Some of the main ESG obligations for Turkish companies include the following, which may vary depending on the company’s size, industry, and geographical location:

  • Environmental compliance obligations, especially if the company has production lines or a polluting activity.
  • Companies are required to comply with labor laws and regulations, including providing safe and healthy working conditions, and protecting employees’ rights. Workplace safety under the Occupational Health and Safety Law numbered 6331 and the relevant legislation must be reviewed, as there are certain obligations that companies must fulfill according to their hazard class (less dangerous, dangerous, very dangerous) and their number of employees, such as appointment of qualified individuals in occupational health and safety field and employment of a workplace doctor.
  • Governance related review is also of significance, ensuring that the company’s leadership and decision-making processes are transparent and accountable, and that the company is compliant with relevant regulations and laws. If the target is a publicly held entity, the Corporate Governance Principles published by the Capital Markets Board govern these obligations.

g) Representations and Warranties (“R&Ws”) and Indemnities:

Based on the findings at the due diligence stage, various R&Ws and indemnity provisions are generally included in the share purchase agreements under Turkish Law, designed to allocate the risk associated with the transaction between the parties involved, and to provide the acquiring party with protection in the event of any future liabilities arising from the transaction.

The specific terms of each indemnity, such as the amount of compensation, the duration of the indemnity and the conditions for triggering the indemnity, will vary depending on the specifics of the transaction agreement.

One of the most significant R&Ws in the context of tech M&As are those related with IP and IT issues, as the buyer would seek to be assured by the seller that the target company is the sole and exclusive owner of the IP. During due diligence examination, it may not always be possible to examine every detail and the exact status of IP and IT infrastructure of the target company, and many times, the target is not fully compliant with the legal obligations.
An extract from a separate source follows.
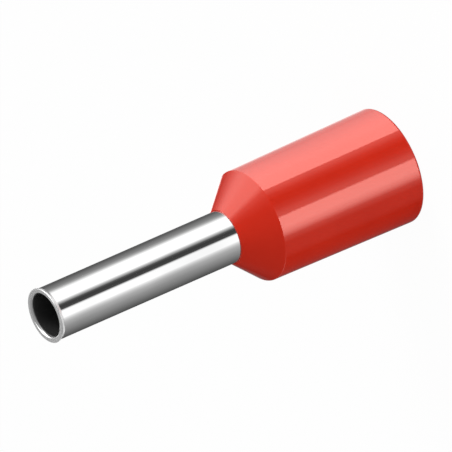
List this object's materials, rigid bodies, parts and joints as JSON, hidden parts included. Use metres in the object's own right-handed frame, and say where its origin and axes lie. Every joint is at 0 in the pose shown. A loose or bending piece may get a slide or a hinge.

Thus, within the scope of tech M&As, the purchasers are likely to request seller’s warranties for a certain period to mitigate such risks.
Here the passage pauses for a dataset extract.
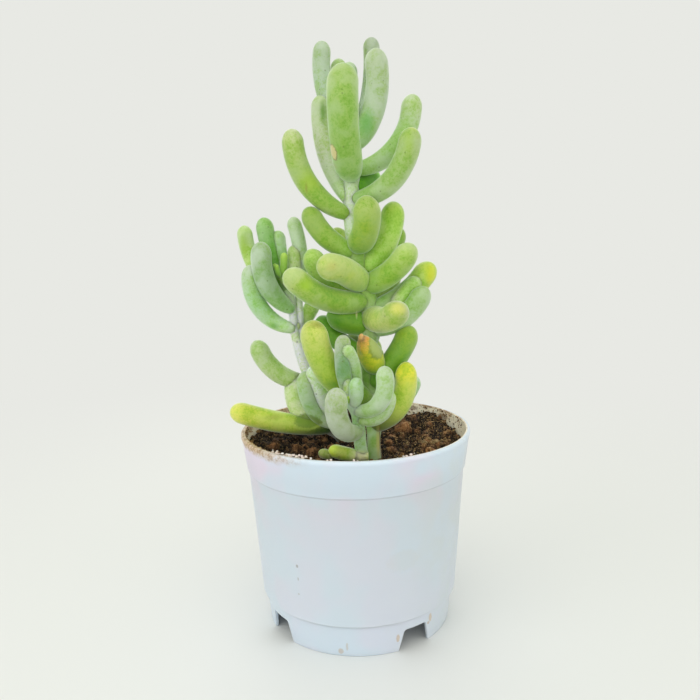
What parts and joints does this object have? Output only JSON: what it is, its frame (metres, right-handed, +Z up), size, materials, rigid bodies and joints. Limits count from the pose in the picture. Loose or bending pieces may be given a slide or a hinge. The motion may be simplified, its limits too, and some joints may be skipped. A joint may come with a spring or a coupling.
{
  "type": "potted sedum",
  "caption": "Jelly-bean sedum with plump upright leaves on a tall stem and two smaller shoots, in a round white nursery pot with a notched foot ring.",
  "frame": {"origin": "on the surface that the pot stands on, under the middle of the whole object's outline; the pot's own axis is 1.7 mm to +X of it", "axes": "+Z up along the plant, -Y towards the side that the picture shows, +X to the right in it"},
  "size_m": [0.1038, 0.1, 0.2509],
  "materials": {
    "pot": "satin",
    "soil": "matte",
    "leaves_green": "satin",
    "leaves_blue_green": "satin",
    "leaves_pale": "matte"
  },
  "bodies": {
    "root": {"pot": "pot", "soil": "soil", "shoot_main": "leaves_green", "shoot_left": "leaves_blue_green", "shoot_front": "leaves_pale"}
  },
  "joints": []
}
Tax related R&W and indemnities are also a key issue for M&A deals in Türkiye, considering a through due diligence is not carried out for each project.

h) Deciding on dispute resolution method:

Within the scope of the disputes arising from tech M&As, it is observed in practice that arbitration is predominantly preferred as is the case with other M&A transactions due to its speed, cost efficiency, and ability to utilize professionals among other factors. Although it is rare in practice, state courts can also be preferred by the parties in resolving disputes.

The method or methods to resolve disputes arising from M&A agreements should be specifically included in the agreements. If the disputes arising from the M&A agreements are resolved by the state courts, it is necessary to specify which state court has the exclusive jurisdiction to resolve the dispute in the M&A agreements. If the disputes arising from the M&A agreements are to be resolved through arbitration, it is necessary to specify (i) which rules will be applied in the arbitration procedure; (ii) the number of arbitrators to be appointed by the parties in the settlement of the dispute; (iii) the seat of arbitration; and (iv) the language in which the arbitration proceedings will be conducted in the M&A agreements.